**EXERCISE INSTRUCTIONS**
Copy out all the lines where "imported" shows up.

**DATA LINES**
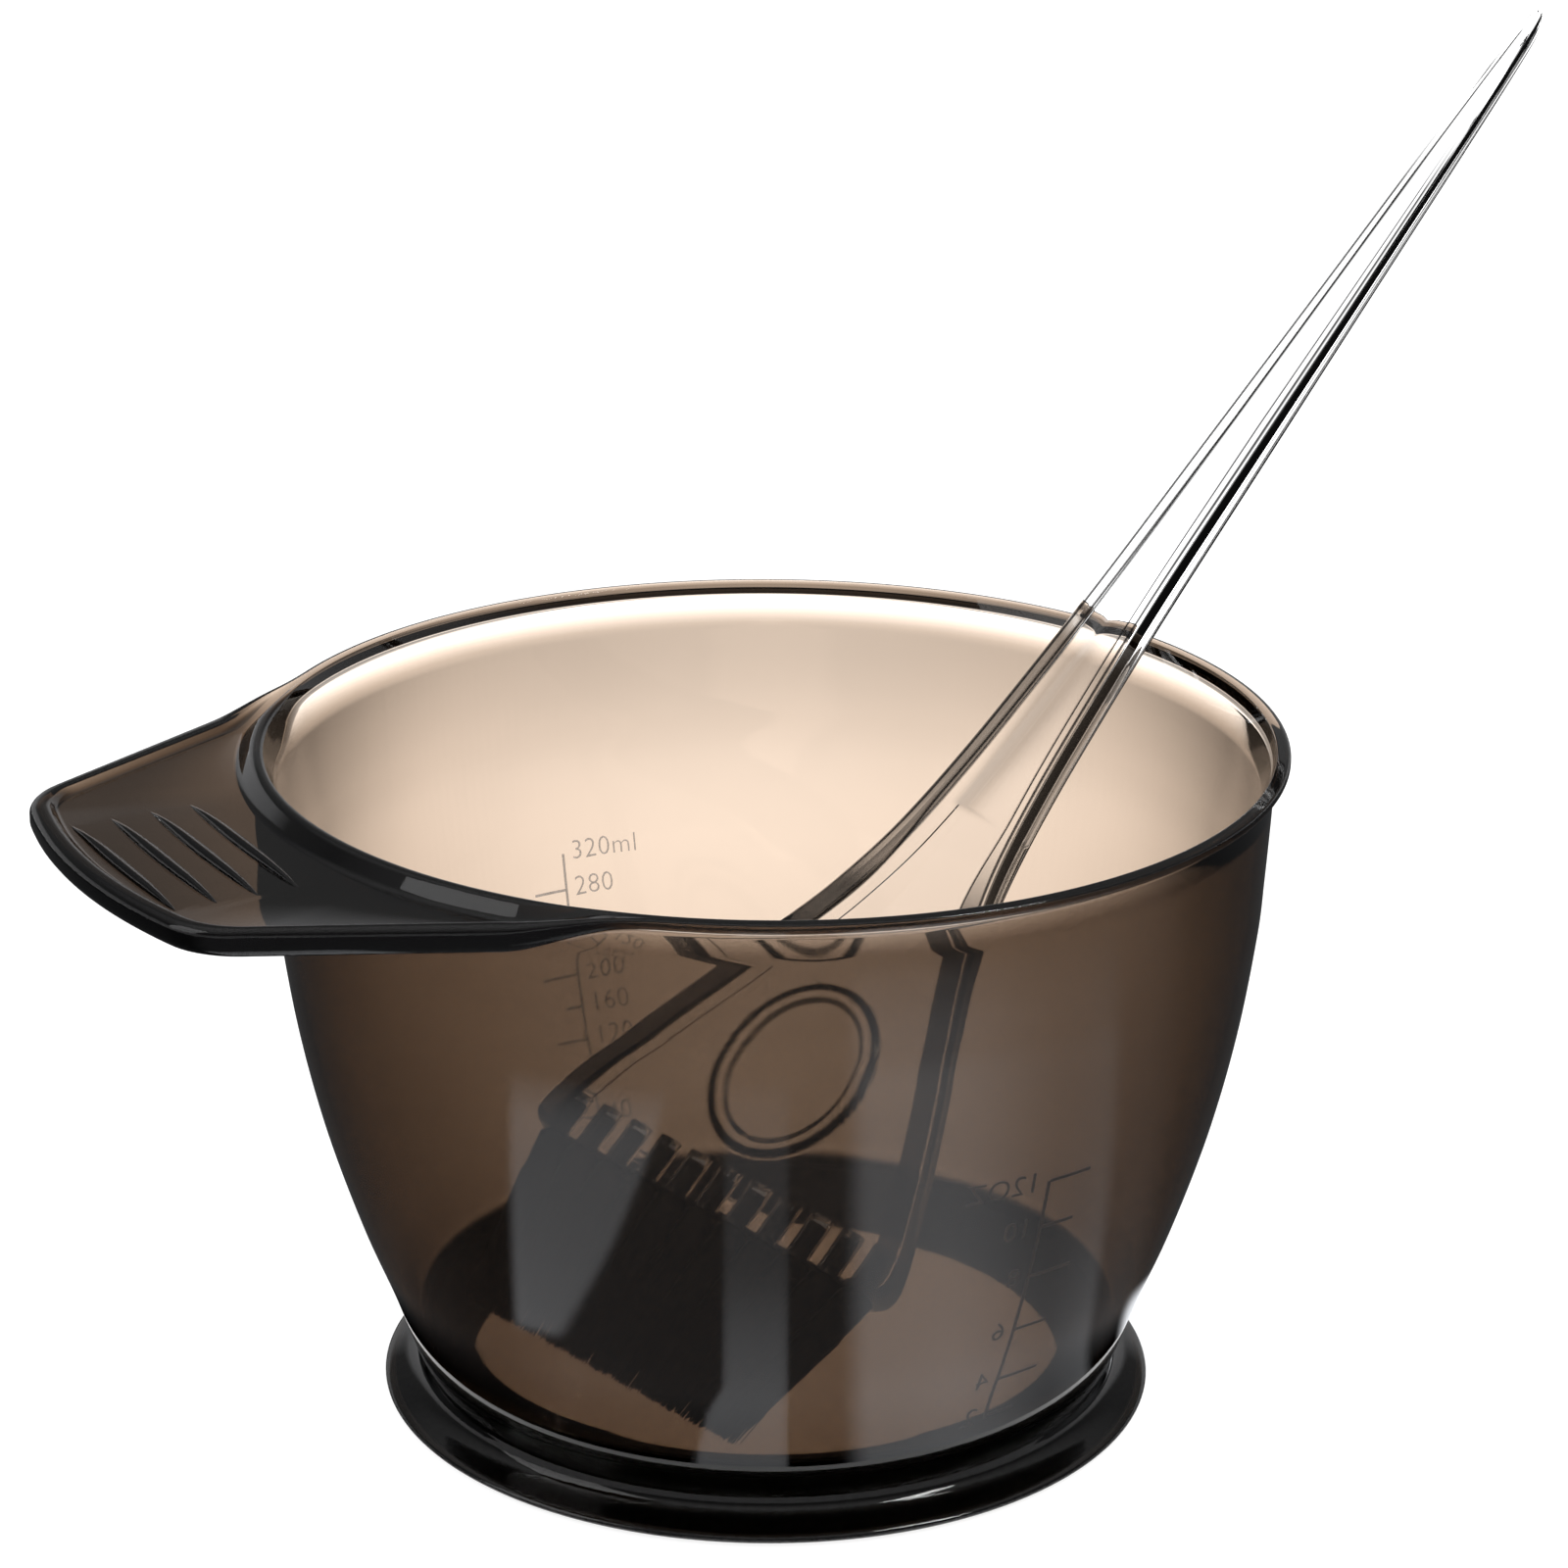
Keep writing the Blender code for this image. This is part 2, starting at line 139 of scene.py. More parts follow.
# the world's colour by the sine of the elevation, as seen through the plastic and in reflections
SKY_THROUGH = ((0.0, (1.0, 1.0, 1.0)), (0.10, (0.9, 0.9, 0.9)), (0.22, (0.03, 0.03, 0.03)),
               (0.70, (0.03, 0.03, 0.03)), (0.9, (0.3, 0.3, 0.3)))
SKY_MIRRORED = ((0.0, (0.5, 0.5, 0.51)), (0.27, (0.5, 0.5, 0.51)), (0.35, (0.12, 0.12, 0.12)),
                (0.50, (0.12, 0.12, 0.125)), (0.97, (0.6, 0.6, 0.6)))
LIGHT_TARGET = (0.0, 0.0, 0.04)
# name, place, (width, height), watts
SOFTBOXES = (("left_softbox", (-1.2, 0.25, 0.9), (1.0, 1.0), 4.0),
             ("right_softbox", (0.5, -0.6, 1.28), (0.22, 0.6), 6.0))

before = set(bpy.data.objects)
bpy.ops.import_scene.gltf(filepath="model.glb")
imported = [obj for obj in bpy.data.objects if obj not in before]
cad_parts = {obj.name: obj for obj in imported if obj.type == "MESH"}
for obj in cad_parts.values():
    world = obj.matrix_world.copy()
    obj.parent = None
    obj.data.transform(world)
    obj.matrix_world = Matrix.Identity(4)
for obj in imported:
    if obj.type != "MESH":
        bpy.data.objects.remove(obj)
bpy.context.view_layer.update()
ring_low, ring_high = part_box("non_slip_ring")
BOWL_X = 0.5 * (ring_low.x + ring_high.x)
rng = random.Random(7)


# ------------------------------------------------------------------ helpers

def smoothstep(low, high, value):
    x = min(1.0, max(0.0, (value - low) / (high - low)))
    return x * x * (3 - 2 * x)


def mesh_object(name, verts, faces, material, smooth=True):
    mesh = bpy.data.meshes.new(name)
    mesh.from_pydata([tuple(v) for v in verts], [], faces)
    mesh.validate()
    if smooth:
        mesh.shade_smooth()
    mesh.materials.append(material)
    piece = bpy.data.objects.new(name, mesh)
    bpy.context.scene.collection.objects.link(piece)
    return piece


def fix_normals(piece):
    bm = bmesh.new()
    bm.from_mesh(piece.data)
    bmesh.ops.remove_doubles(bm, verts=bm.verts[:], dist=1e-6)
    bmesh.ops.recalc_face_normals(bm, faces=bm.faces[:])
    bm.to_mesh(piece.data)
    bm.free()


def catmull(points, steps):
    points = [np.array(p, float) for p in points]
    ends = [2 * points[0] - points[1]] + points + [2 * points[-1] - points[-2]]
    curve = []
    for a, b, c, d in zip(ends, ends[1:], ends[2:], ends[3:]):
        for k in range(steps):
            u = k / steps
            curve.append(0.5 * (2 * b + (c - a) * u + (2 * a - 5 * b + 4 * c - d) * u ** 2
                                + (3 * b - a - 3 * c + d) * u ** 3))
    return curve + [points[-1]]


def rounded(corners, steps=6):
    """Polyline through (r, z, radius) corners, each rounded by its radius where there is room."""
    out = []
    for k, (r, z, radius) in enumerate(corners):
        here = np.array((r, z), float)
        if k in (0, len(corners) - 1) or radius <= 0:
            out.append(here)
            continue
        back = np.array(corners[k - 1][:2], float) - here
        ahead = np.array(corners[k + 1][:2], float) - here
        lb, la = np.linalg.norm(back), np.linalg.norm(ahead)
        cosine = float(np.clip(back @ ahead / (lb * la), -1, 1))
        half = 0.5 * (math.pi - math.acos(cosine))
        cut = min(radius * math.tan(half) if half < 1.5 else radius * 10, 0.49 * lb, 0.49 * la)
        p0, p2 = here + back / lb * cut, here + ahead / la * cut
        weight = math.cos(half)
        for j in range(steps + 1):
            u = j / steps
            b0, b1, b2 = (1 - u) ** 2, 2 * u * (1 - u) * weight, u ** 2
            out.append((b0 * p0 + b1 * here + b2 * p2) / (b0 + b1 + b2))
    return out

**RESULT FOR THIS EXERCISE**
imported = [obj for obj in bpy.data.objects if obj not in before]
cad_parts = {obj.name: obj for obj in imported if obj.type == "MESH"}
for obj in imported:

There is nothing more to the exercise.